29 January: A United States (US) solar industry group unveiled an aggressive goal to deploy vast amounts of energy storage capacity by 2030 to help renewables serve power-hungry customers. The Solar Energy Industries Association (SEIA) said it wants to see 700 gigawatt-hours of energy storage on the grid by the end of this decade -- about 55 percent more than current forecasts. SEIA aims for 20 percent of all storage installations to occur in the residential, commercial, and community segments, with the other 80 percent connected to the grid. President Donald Trump is pushing for faster permitting of energy infrastructure but has expressed disdain for renewables, including solar. He issued an executive action suspending federal leasing and permitting for wind projects.
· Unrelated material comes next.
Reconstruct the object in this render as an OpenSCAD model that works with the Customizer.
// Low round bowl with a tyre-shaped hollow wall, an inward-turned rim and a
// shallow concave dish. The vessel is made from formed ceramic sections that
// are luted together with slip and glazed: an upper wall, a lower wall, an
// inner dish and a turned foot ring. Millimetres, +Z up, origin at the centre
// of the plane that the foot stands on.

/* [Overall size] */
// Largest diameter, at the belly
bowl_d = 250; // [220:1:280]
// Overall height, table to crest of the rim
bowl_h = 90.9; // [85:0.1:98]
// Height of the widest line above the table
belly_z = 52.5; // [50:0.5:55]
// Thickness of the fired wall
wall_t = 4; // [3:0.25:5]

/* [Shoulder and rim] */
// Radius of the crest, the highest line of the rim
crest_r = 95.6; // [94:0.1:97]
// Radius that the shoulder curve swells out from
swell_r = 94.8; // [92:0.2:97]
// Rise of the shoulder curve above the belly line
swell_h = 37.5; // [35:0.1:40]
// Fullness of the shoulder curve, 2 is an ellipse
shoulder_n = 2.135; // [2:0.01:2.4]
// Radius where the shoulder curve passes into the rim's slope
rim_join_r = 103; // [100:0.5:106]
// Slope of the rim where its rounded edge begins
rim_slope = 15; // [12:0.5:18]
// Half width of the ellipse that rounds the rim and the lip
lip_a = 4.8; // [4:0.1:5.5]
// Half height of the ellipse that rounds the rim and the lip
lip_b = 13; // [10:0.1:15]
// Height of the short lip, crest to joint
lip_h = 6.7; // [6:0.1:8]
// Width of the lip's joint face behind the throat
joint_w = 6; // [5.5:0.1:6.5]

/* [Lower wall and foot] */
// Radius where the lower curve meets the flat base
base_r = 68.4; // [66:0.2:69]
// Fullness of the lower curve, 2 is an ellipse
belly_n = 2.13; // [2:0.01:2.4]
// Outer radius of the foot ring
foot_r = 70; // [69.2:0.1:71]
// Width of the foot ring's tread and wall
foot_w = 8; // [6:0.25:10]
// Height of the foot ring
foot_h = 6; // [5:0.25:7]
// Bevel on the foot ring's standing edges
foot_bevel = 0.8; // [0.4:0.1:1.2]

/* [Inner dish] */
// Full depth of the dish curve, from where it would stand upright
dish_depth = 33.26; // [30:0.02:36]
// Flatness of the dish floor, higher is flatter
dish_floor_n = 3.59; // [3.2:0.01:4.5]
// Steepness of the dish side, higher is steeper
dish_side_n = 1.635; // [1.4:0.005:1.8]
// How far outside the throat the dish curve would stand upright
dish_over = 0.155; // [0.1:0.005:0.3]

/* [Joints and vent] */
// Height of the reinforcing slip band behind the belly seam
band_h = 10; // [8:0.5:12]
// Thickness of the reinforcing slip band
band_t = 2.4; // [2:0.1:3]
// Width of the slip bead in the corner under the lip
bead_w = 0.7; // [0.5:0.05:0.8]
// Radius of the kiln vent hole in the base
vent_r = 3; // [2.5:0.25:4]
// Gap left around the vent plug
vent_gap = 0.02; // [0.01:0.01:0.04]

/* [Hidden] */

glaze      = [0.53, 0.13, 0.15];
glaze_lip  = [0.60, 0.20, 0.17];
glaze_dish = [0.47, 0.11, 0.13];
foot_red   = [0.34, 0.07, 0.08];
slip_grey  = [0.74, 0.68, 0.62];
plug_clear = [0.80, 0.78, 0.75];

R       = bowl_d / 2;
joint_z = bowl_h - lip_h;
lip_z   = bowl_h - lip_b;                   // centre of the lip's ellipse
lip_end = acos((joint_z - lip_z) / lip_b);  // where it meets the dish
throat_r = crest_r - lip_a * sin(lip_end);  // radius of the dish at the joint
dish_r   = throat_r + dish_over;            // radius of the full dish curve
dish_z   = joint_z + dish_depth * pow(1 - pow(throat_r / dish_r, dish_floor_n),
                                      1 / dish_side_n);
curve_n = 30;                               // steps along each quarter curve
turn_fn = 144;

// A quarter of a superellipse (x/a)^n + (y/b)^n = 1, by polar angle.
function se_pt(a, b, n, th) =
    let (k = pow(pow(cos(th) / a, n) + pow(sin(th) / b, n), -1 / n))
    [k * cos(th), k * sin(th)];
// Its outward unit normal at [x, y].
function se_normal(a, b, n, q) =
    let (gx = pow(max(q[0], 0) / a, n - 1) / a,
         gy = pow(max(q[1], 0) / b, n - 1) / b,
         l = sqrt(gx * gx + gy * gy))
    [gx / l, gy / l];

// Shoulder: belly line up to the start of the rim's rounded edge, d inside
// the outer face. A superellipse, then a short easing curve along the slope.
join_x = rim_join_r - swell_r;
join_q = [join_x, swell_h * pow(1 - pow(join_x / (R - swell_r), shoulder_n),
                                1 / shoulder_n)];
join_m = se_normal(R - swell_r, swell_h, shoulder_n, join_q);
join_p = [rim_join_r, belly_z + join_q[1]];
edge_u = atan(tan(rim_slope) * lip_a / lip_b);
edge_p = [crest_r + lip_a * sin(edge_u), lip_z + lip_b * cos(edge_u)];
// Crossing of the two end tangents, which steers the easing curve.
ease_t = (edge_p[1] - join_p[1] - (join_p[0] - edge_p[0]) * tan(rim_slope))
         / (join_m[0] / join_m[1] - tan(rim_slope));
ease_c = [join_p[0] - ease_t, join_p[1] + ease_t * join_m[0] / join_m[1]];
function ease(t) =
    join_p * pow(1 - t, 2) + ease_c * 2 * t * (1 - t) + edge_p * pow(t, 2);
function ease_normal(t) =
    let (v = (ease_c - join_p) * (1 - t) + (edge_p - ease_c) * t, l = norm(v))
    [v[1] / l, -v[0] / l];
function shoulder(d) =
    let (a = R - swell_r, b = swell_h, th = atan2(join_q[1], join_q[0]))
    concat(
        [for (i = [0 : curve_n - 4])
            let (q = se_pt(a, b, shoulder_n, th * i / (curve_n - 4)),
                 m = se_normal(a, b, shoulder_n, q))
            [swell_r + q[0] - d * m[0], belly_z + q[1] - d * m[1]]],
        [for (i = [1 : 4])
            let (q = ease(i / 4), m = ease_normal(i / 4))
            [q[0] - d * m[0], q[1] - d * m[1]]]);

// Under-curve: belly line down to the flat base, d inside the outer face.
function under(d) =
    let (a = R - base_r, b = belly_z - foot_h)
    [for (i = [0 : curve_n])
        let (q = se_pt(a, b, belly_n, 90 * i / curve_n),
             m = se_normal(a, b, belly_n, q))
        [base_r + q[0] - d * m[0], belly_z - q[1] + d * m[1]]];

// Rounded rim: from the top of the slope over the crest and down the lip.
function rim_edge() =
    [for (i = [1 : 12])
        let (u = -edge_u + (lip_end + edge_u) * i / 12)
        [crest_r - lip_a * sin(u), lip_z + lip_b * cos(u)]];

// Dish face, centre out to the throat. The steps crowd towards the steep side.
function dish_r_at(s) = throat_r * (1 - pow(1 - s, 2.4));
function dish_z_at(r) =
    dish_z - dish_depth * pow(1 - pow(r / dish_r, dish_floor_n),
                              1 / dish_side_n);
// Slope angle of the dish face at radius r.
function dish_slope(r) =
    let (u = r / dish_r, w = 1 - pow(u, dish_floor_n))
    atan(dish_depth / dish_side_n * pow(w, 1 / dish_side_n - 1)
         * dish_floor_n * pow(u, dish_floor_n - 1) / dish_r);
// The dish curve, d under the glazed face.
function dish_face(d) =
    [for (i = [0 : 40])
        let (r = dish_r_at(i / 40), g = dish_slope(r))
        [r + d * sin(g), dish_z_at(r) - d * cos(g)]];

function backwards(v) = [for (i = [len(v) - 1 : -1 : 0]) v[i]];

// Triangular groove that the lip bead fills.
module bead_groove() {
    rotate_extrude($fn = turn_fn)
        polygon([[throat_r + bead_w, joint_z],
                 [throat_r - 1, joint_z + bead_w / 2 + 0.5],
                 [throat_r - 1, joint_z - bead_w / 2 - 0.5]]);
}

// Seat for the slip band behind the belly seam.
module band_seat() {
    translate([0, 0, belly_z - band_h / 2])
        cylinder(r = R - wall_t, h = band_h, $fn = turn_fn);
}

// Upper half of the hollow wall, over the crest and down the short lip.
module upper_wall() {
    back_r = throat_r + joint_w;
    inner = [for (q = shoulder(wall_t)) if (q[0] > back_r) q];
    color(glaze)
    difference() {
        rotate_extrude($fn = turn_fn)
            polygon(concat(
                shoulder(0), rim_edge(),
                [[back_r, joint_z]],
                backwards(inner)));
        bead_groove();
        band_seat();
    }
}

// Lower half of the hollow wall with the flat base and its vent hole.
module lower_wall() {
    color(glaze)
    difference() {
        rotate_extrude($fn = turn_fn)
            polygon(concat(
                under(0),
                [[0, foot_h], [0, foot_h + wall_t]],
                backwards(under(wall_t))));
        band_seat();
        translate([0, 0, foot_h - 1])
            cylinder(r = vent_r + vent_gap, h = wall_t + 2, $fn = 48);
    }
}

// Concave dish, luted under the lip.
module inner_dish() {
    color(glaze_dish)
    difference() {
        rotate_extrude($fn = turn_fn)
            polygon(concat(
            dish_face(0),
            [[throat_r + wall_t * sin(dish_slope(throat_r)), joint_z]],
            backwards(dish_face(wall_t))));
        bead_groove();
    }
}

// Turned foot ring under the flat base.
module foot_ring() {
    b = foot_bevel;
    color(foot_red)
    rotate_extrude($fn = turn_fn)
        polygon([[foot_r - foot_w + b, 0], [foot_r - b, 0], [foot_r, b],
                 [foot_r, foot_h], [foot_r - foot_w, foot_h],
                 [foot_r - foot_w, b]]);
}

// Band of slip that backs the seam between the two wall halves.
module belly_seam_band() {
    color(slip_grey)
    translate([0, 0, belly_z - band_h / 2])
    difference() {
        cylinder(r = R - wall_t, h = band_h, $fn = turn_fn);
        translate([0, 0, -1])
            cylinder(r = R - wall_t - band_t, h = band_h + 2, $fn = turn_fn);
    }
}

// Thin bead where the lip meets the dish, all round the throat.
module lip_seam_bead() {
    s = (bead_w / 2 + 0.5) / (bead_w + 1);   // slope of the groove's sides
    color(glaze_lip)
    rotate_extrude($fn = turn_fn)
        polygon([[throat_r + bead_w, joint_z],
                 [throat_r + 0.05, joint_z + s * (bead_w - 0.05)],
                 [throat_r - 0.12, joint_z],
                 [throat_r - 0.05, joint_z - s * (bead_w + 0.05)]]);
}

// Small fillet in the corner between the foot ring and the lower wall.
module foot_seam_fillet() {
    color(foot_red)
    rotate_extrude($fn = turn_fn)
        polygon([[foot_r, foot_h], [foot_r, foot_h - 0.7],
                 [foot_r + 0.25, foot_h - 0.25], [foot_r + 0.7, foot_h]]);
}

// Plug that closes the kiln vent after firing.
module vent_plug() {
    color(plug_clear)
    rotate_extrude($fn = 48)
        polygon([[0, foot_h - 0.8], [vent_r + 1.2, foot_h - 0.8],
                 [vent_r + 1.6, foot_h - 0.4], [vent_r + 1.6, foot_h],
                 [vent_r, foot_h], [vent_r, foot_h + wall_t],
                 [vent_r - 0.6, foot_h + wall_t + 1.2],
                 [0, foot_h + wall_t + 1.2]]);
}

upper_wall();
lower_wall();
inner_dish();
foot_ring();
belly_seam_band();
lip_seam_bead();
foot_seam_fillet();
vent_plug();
Swiss government approves new climate goals after court rebuke

29 January: Switzerland’s government approved new climate targets, proposing a cut in greenhouse gas emissions by 2035 of at least 65 percent compared to 1990 levels. Switzerland’s efforts to counteract global warming came under close scrutiny last year when a top European court ruled that the country was not doing enough to tackle climate change. The government said that the new objectives, set out under its commitments to the Paris Agreement, are to be primarily achieved via domestic measures. Switzerland had previously committed to cutting greenhouse gas emissions by 50 percent by 2030 from 1990 levels. The Swiss cabinet said it had adopted an amendment to its long-term climate strategy and would submit its new plans to the UN Framework Convention on Climate Change. In that submission, Switzerland reports on the role of renewable energies and nuclear energy in achieving climate neutrality, the cabinet said.